Photos courtesy Invictus Steelworks

Sales recovered in 2021 and slowed a bit in 2022. “We’re still seven days a week, 18 hours a day, struggling to keep up,” says Beth.

Challenges: “Everyone’s concerned about the economy,” says Beth. “Are people going to stop spending?”

There’s also a challenge related to consumer perception. “People look at pictures and don’t have a keen understanding of what a quality weld looks like,” she says. “If it were wood, people are more familiar with woodworking processes and what a finished wood tabletop should look like.”

Opportunities: “All of our sales are passive,” says Beth. “I never know who’s going to call me tomorrow. It could be a designer looking for a dining table for an A-lister in L.A. It could be a homeowner in Houston just looking to modernize their own home or furnish a new home.”

Needs: Help. Beth says she and Robert work “18 hours a day, seven days a week” in Invictus’ 2,400-square-foot shop. “I am spread super thin, and he’s the only one who can design and build all this stuff,” she explains. “In a perfect world, he would have someone to help him do his prep work and focus more on designs. He has a catalog of designs in his head that far exceeds anything we have done, but he doesn’t have time to do it.”

Market awareness is another need. “The biggest problem we have is being found.
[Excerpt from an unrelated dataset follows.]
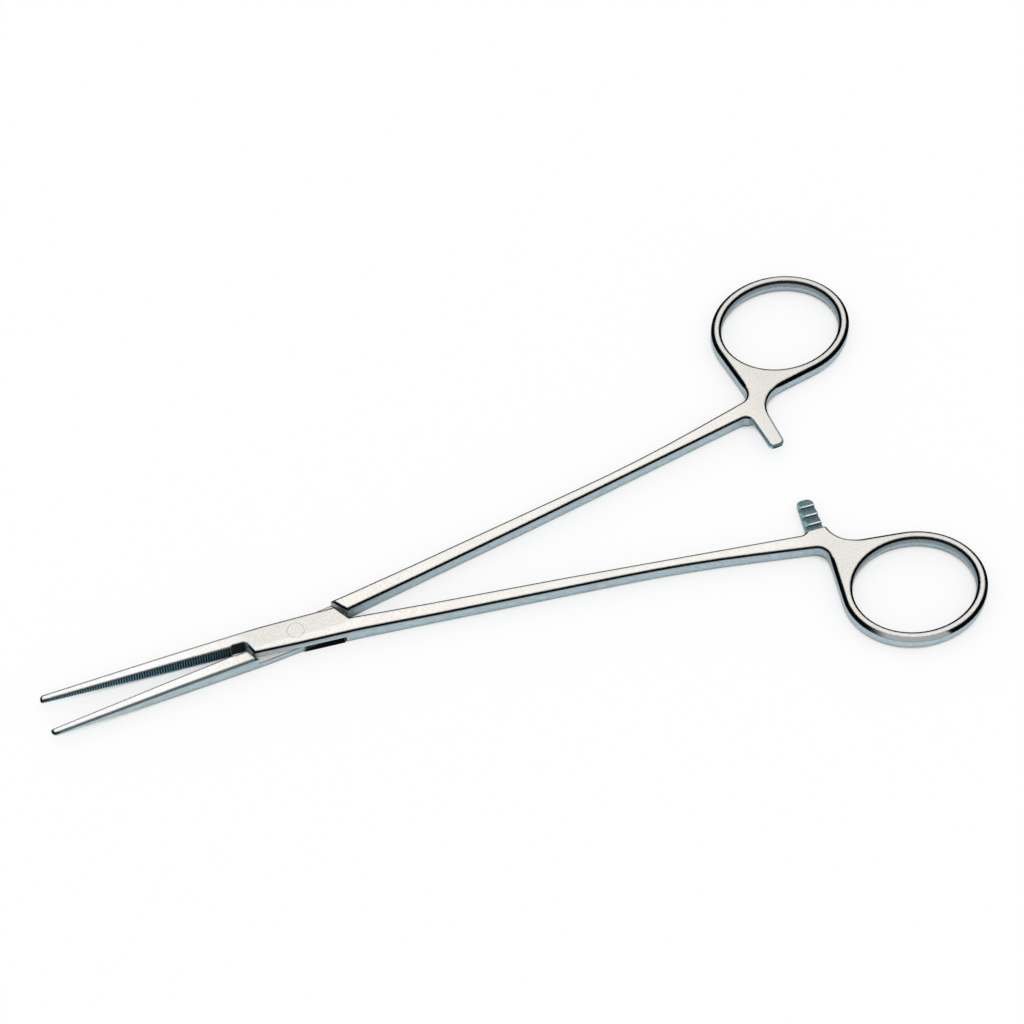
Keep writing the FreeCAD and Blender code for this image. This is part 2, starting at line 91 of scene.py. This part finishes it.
# Places on the forceps, metres and degrees, some with a start and an end of a soft border
OPEN_ANGLE = 7.25
JAW_FACE_START = -0.0093
JAW_FACE_REACH = (0.00048, 0.0006)
JAW_TIP = (-0.049, -0.048)
JAW_WHITE = -0.03
RIDGE_HEIGHT = -0.000075
GROOVE_HEIGHT = 0.000105
PLATE_START = (0.0, 0.001)
PLATE_REACH = 0.009
SHADED_PLATE_REACH = (0.009, 0.012)
LIT_STRIP = -0.00135
LAP_HEIGHT = 0.0018
LAP_FLOOR = 0.0019
BAR_START = 0.1002
BAR_END = 0.1045
BAR_STEP = -0.0078
RING_START = (0.095, 0.105)
RING_PLACE = 0.11595
RING_OFFSET = 0.02535
RING_LENGTH = 0.0132
RING_WIDTH = 0.0112
HIGHLIGHT_START = (0.10345, 0.10695)
RIVET_RIM = (0.0019, 0.00228)
SIDE_TOP = (0.002, 0.0033)
SIDE_FOOT = (0.0003, 0.0006)

# Stretch of the over half's ring with a painted highlight on its outer bevel, as shares of the ring's
# length and width
HIGHLIGHT_OUTSIDE = (1.0, 1.05)
HIGHLIGHT_SIDE = (-0.55, -0.83)
HIGHLIGHT_REACH = (0.73, 0.79)

# Painted black shadow on the floor, from the front edge of the over half's lap plate inward, metres
GAP_FRONT = -0.00296
GAP_SLANT = 0.1036
GAP_START = 0.001
GAP_END = 0.0086
GAP_DEPTH = (0.002, 0.0022)

# Dark corners of painted shade: their reach in metres, the openness at which they begin and end, and
# their shade
CREVICE_REACH = 0.003
CREVICE_SAMPLES = 8
CREVICE_SHADOW = (0.12, 0.42)
FLOOR_SHADOW = (0.24, 0.46)
GAP_SHADOW = (0.78, 0.86)
CREVICE_SHADE = 0.06

# Rounded edges and soft borders, metres
EDGE_ROUNDING = 0.0002
OUTLINE_ROUNDING = 0.00055
EDGE_SAMPLES = 6
BORDER = 0.0001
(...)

Think about it: People go onto Google and say, ‘best table base’ or ‘black table base,’ whatever it is they’re looking for. There are only so many ways to describe a table, so when I go on Google I have to compete with Target and Walmart and IKEA and Ashley Furniture and Bloomingdale’s — all these people who have massive budgets for advertising. There’s no small business that can compete.”